Des Mandingues originaires de Mandé

Une deuxième source enseigne que les Mandinguess du Niani, en majorité les Camara, seraient venus de l’empire Mandé, plus précisément du village de Niani qui se situe en République de Guinée, près de la frontière avec le Mali. Leur émigration était intervenue suite à un mouvement de désobéissance. Au XIVe siècle, ils quittèrent le Mandé et s’installèrent au Gaabu. Ensuite, ils traversèrent le fleuve Gambie, s’établirent successivement à Kouo, Koumbidian et Koungheul, avant que les deux frères, Kansia et Mansaly, les ancêtres des Camara du Niani, ne se séparèrent à Koungheul. L’un des frères, Kansia, fut le fondateur de Koumpentoum. S’agissant du nom, André Sarr indique que le choix n’était pas fortuit parce que les Mandingues auraient conservé le nom de leur localité d’origine.

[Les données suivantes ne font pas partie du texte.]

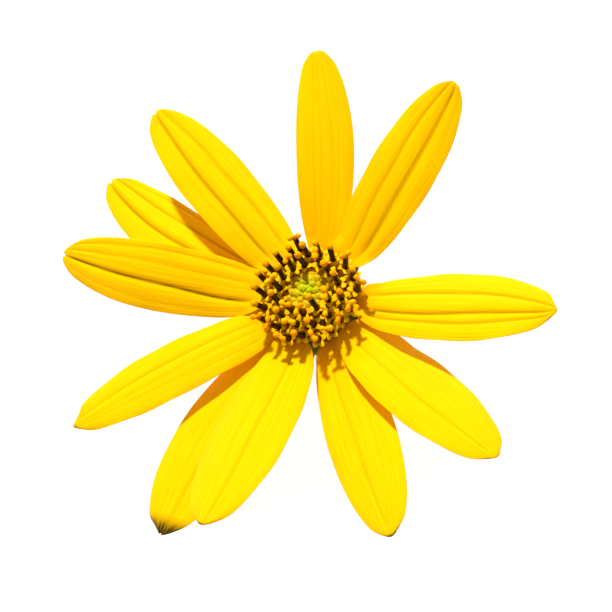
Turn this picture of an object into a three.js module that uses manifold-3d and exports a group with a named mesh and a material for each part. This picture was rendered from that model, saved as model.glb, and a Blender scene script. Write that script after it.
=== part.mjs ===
// A cut flower head of the Jerusalem artichoke, lying face up on its flat cut and its green bracts.
// Millimetres. +Z is the head's axis, and the origin is the middle of the flat cut underneath.
// An azimuth is in degrees, clockwise from +Y as seen from above, like the hours on a clock face.
import * as THREE from 'three';
import { mergeVertices } from 'three/addons/utils/BufferGeometryUtils.js';
import Module from 'manifold-3d';

const wasm = await Module();
wasm.setup();

// Driving dimensions of the ray florets
const RAY_FOOT_RADIUS = 6.2;         // where the ovary stands on the receptacle
const RAY_FOOT_HEIGHT = 5.9;
const RAY_BASE_RADIUS = 6.5;         // where the midrib line starts
const BASE_HEIGHT = { low: 9.2, middle: 10.1, high: 10.9 };
const OVARY_RADII = [0.42, 0.62, 0.5, 0.42];
const OVARY_SHARES = [0, 0.45, 0.8, 1];
const OVARY_SIDES = 6;
const TUBE_OVERLAP = 0.2;            // how far the tube reaches on into the strap
const BLADE_THICKNESS = 0.65;
const CLAW_HALF_WIDTH = 0.62;        // the narrow foot of the strap
const TIP_HALF_WIDTH = 1.4;
const WIDEST_AT = 0.53;              // share of the length
const TIP_ROUNDNESS = 0.56;          // the lower it is, the blunter the tip
const FOOT_TAPER = 0.06;             // share of the length over which the foot narrows
const CAMBER = 0.12;                 // drop of the edges as a share of the half width
const VALLEY_DEPTH = 0.24;           // two valleys run along the strap
const RIDGE_HEIGHT = 0.12;           // between and beside them stand three ridges
const FULL_RIB_WIDTH = 3;            // half width from which the ribs have their full height
const TIP_SHOULDER = 0.45;           // share of a corner's shortfall at the side ridge next to it
const BLADE_START = 0.022;           // share of the midrib line hidden in the tube
const TURN_CENTRE = 0.3;             // share of the length where the strap points along its azimuth
const ROLL_REACHED = 0.3;            // share of the length where the roll is complete
const BLADE_STEPS = 12;              // along the strap
const LINE_STEPS = 70;               // along the midrib line
const RIB_COLUMNS = [-1, -2 / 3, -1 / 3, 0, 1 / 3, 2 / 3, 1];

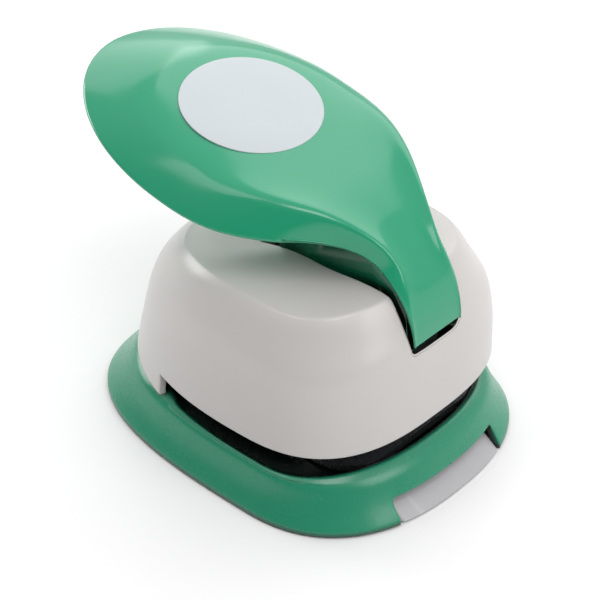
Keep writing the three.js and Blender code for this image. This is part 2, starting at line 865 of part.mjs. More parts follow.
function cheekProfile() {
  const profile = [];
  const backS = (cheekRearX - labelX) / Math.cos(pitch);
  for (let i = 0; i <= frontSteps; i++) {
    const spot = offLine(backS + ((neckFoot - backS) * i) / frontSteps, 0, -leverWall / 2);
    profile.push([spot.x, spot.z]);
  }
  for (let i = 0; i <= 8; i++) {
    const turn = -Math.PI / 4 - (Math.PI / 3) * (i / 8);
    profile.push([pivotX + hubRadius * Math.cos(turn), pivotZ + hubRadius * Math.sin(turn)]);
  }
  for (let i = 0; i <= camSteps; i++) profile.push(camPoint((pressAngle * i) / camSteps));
  const [lastX, lastZ] = camPoint(pressAngle);
  profile.push([lastX - camTail * Math.cos(pressAngle), lastZ + camTail * Math.sin(pressAngle)]);
  return profile.reverse();
}

function leverPocket(radius, depth, height) {
  const geometry = new THREE.CylinderGeometry(radius, radius, height + depth, 64);
  geometry.rotateX(Math.PI / 2);
  geometry.translate(0, 0, (height - depth) / 2);
  geometry.rotateY(pitch);
  geometry.translate(labelX, 0, labelZ);
  return solidOf(geometry);
}

function lever() {
  let body = thicken(leverSkin(), leverWall);
  const profile = cheekProfile();
  for (const side of [-1, 1]) {
    const near = side * cheekInner;
    const far = side * cheekOuter;
    body = join(body, sidePlate(profile, Math.min(near, far), Math.max(near, far)));
  }
  body = cut(body, leverPocket(labelRadius + seatGap, pocketDepth, overrun));
  body = cut(body, crossRod(pivotX, pivotZ, -rimOutline.half, rimOutline.half, pinRadius + pinClearance));
  return largest(body);
}

function shapeLabel() {
  return leverPocket(labelRadius, pocketDepth - seatGap, labelThickness + seatGap - pocketDepth);
}

// Cover

function coverForm(wall) {
  const rings = coverLevels.map((row, i) => {
    const top = i / (coverLevels.length - 1);
    const drop = wall * smooth(2 * top - 0.6);
    const outline = {
      middle: coverMiddle,
      front: row.front - wall,
      rear: row.rear + wall,
      side: row.side - wall,
      frontPower: row.power,
      rearPower: coverRearPower,
    };
    return ring(outline, {
      frontZ: row.frontZ - drop,
      sideZ: row.sideZ - drop,
      rearZ: row.rearZ - drop,
    });
  });
  return loft(rings);
}

function housingCover() {
  const inside = coverForm(coverWall);
  const below = ring(
    {
      middle: coverMiddle,
      front: coverLevels[0].front - coverWall,
      rear: coverLevels[0].rear + coverWall,
      side: coverLevels[0].side - coverWall,
      frontPower: coverLevels[0].power,
      rearPower: coverRearPower,
    },
    level(coverLevels[0].sideZ - overrun),
  );
  const above = below.map((p) => new THREE.Vector3(p.x, p.y, coverLevels[0].sideZ + overrun));
  let shell = cut(coverForm(0), inside, loft([below, above]));
  const roof = coverLevels.at(-1).sideZ;
  for (const [x, y] of coverScrewSpots()) {
    const boss = rod(x, y, coverLevels[0].sideZ, roof, coverBossRadius, 24);
    shell = join(shell, boss.intersect(coverForm(coverWall / 2)));
  }
  const reach = baseOutline.side + overrun;
  const lip = sidePlate(
    [
      [notchX, 0],
      [baseOutline.front, 0],
      [baseOutline.front, lipFrontZ],
      [notchX, lipRearZ],
    ],
    -reach,
    reach,
  );
  const slot = sidePlate(
    [
      [slotRearX, slotFootZ],
      [baseOutline.front, slotFootZ],
      [baseOutline.front, labelZ],
      [slotRearX, labelZ],
    ],
    -slotHalfWidth,
    slotHalfWidth,
  );
  shell = cut(shell, lip, slot, baseForm(seatGap));
  for (const [x, y] of coverScrewSpots()) {
    const hole = rod(x, y, 0, floorHeight + coverScrewDepth + seatGap, screwRadius + seatGap, 16);
    shell = cut(shell, hole);
  }
  return shell;
}

// Screws and feet

function screw(x, y, tip) {
  const head = rod(x, y, screwHeadZ, screwHeadZ + screwHeadHeight, screwHeadRadius, 24);
  const shank = rod(x, y, screwHeadZ + screwHeadHeight / 2, tip, screwRadius, 16);
  const slotWidth = screwRadius / 2;
  const slot = box(
    x - screwHeadRadius / 2,
    x + screwHeadRadius / 2,
    y - slotWidth / 2,
    y + slotWidth / 2,
    screwHeadZ - overrun,
    screwHeadZ + screwHeadHeight / 2,
  );
  const cross = box(
    x - slotWidth / 2,
    x + slotWidth / 2,
    y - screwHeadRadius / 2,
    y + screwHeadRadius / 2,
    screwHeadZ - overrun,
    screwHeadZ + screwHeadHeight / 2,
  );
  return cut(join(head, shank), slot, cross);
}

function rubberFoot(x, y) {
  return rod(x, y, -footStand, footThickness - footStand, footRadius, 28);
}

// Assembly

const group = new THREE.Group();
group.add(
  piece("base_shell", baseShell(), greenAbs),
  piece("chip_tray", chipTray(), trayAbs),
  piece("die_plate", diePlate(), groundSteel),
  piece("throat_spacer", throatSpacer(), darkAcetal),
  piece("guide_frame", guideFrame(), zincCasting),
  piece("housing_cover", housingCover(), greyAbs),
  piece("lever", lever(), greenAbs),
  piece("shape_label", shapeLabel(), paleVinyl),
  piece("pivot_pin", pivotPin(), groundSteel),
  piece("cutter", cutter(), groundSteel),
  piece("pusher", pusher(), darkAcetal),
);
for (const [side, name] of [[-1, "left"], [1, "right"]]) {
  group.add(
    piece("pin_clip_" + name, pinClip(side), springSteel),
    piece("guide_post_" + name, guidePost(side), groundSteel),
    piece("return_spring_" + name, returnSpring(side), springSteel),
  );
}
frameScrewSpots().forEach(([x, y], i) => {
  const tip = frameTop - framePlate / 4 - seatGap;
  group.add(piece("base_screw_" + (i + 1), screw(x, y, tip), springSteel));
});
coverScrewSpots().forEach(([x, y], i) => {
  const tip = floorHeight + coverScrewDepth;
  group.add(piece("cover_screw_" + ["left", "right"][i], screw(x, y, tip), springSteel));
});
footSpots().forEach(([x, y], i) => {
  group.add(piece("rubber_foot_" + (i + 1), rubberFoot(x, y), blackRubber));
});
console.log("least gap of a spring to itself: " + leastSelfGap(springPath()).toFixed(2) + " mm");

// The origin is the middle of the whole punch, on the surface that it stands on
const leverRear = offLine(rimOutline.centre - rimOutline.rear, 0, -rimDepth(rimOutline.centre - rimOutline.rear));
group.position.set(-(leverRear.x + baseOutline.front) / 2, 0, footStand);

export default group;
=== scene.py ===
"""Circle craft punch: moulded ABS lever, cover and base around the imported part, with studio and camera."""

import json
import math

import bmesh
import bpy
import numpy as np
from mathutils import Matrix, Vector


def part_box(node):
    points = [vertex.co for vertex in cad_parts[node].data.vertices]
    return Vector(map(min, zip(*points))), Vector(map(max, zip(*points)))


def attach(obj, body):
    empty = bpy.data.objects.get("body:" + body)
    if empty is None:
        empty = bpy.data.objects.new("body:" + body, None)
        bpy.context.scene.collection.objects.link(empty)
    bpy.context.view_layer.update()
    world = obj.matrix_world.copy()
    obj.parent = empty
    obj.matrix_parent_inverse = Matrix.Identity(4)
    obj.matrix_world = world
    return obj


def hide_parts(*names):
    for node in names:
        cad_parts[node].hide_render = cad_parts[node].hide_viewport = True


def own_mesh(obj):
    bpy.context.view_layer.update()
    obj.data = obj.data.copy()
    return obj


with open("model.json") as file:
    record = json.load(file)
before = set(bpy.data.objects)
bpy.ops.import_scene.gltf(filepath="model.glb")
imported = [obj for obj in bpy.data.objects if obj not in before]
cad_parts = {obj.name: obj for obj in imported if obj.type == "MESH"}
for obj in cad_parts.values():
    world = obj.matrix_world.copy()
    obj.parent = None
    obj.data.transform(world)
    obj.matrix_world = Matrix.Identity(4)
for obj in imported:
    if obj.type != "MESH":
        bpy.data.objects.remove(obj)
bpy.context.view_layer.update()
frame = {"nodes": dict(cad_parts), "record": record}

MM = 0.001

# The cutter's axis and the base's rim give the place of everything, in millimetres of the part
axis_low, axis_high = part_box("cutter")
base_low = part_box("base_shell")[0]
AXIS_X = (axis_low.x + axis_high.x) / 2 / MM
RIM_Z = base_low.z / MM

# Camera: solved from the photograph's outlines
CAMERA_TURN = 41.97
CAMERA_RISE = 37.31
CAMERA_AWAY = 695.97
CAMERA_AIM = (-10.67, 0, 34.46)
CAMERA_LENS = 156

# Rounding of moulded edges
LEVER_EDGE = 0.75
COVER_EDGE = 0.45
BASE_EDGE = 0.4
TRAY_EDGE = 0.25
EDGE_STEPS = 4
EDGE_WALL_SHARE = 0.48
JOIN_DISTANCE = 1e-4
SLIVER_DISTANCE = 1e-5
BLOCK_EDGE_STEPS = 2
SLAB_EDGE_STEPS = 3
TURN_STEPS = 40
CORNER_SHARE = 0.3

# Lever
LABEL_X = -27.56
LABEL_Z = 89.38
PITCH = math.radians(10.39)
BEND_START = 35.1
BEND_RADIUS = 36
NECK_FOOT_Z = 47.7
LEVER_WALL = 2.2
RIM = {"centre": 1.5, "rear": 51.4, "half": 36.2, "neck_at": 62, "neck_half": 11, "foot_half": 9.2}
CREASE = {"centre": 8, "rear": 36.5, "half": 27.2, "neck_at": 64, "neck_half": 7.8, "foot_half": 8.9}
RIM_WARP = 1.35
CREASE_WARP = 1.2
RIM_DROP = 10.6
RIM_DROP_FOOT = 0.5
RIM_DROP_START = 14
REAR_TAPER = 1.03
CROWN_DROP = 1.5
DISH_RISE = 1.2
SKIRT_BULGE = 0.5
CROWN_POWER = 4
HEART_SETBACK = 16
REAR_STEPS = 40
FRONT_STEPS = 84
FACE_STEPS = 16
CREASE_STEPS = 5
SKIRT_STEPS = 12
CREASE_SOFTNESS = 0.12
SKIRT_SOFTNESS = 1.6  # times the crease's, on the skirt's side
TOP_PROFILE_STEPS = 36
HUB_STEPS = 12
CAM_STEPS = 12

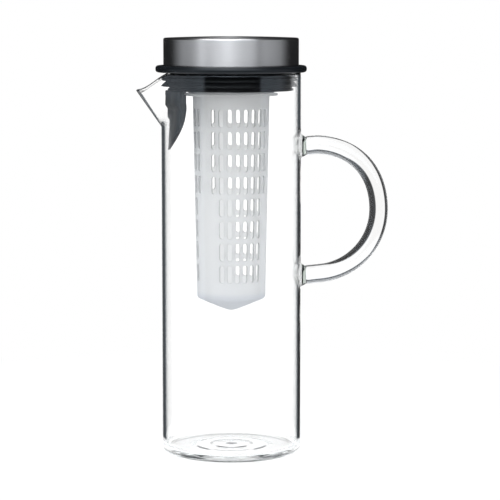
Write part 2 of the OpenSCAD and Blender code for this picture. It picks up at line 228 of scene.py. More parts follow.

Outre les Mandingues, d’autres communautés ont élu domicile à Niani qui a fini par devenir un véritable lieu d’attraction. Il a enregistré l’arrivée des Peuls en provenance du Boundou. «Il y a une relation historique entre ces deux communautés, qui ont cohabité de manière fraternelle. Même si certaines sources soutiennent qu’elles sont venues ensemble. Quoi qu’il en soit, Niani était devenu un terroir d’accueil», souligne l’historien. Il relève également la présence de Peuls dans le Niani, qui sont venus du Macina. Il s’agit, précise-t-il, des compagnons de Koli Tenguéla Ba qui instaura la dynastie animiste des Dénianké au Fouta (XVIe–XVIIe siècle). A ces deux ethnies, s’ajoutèrent d’autres venues du Ndoucoumane (les familles Ndao, Kobor…de Kouthia Gaidy), du Fouta (les familles Sall, Ndome de Malème Niani) et du Jolof qui s’établissent dans le Niani Kalounkadougou. Les chercheurs du «Pencum Niani» notent aussi la présence, certes récente, des Koniaguis, des Bassaris et des Sérères dans le Niani. Les activités du train qui ont commencé dans les années 1920 ont aussi contribué au peuplement avec l’arrivée des Bambaras. Au fil du temps, Niani est devenu un creuset culturel. Aujourd’hui, on dénombre une douzaine d’ethnies : Mandingues, Peuls, Wolofs, Sérères, Bambaras, Laobés, Konianguis, Dialonkés, Peuls Fouta, Maures et Diakhankés.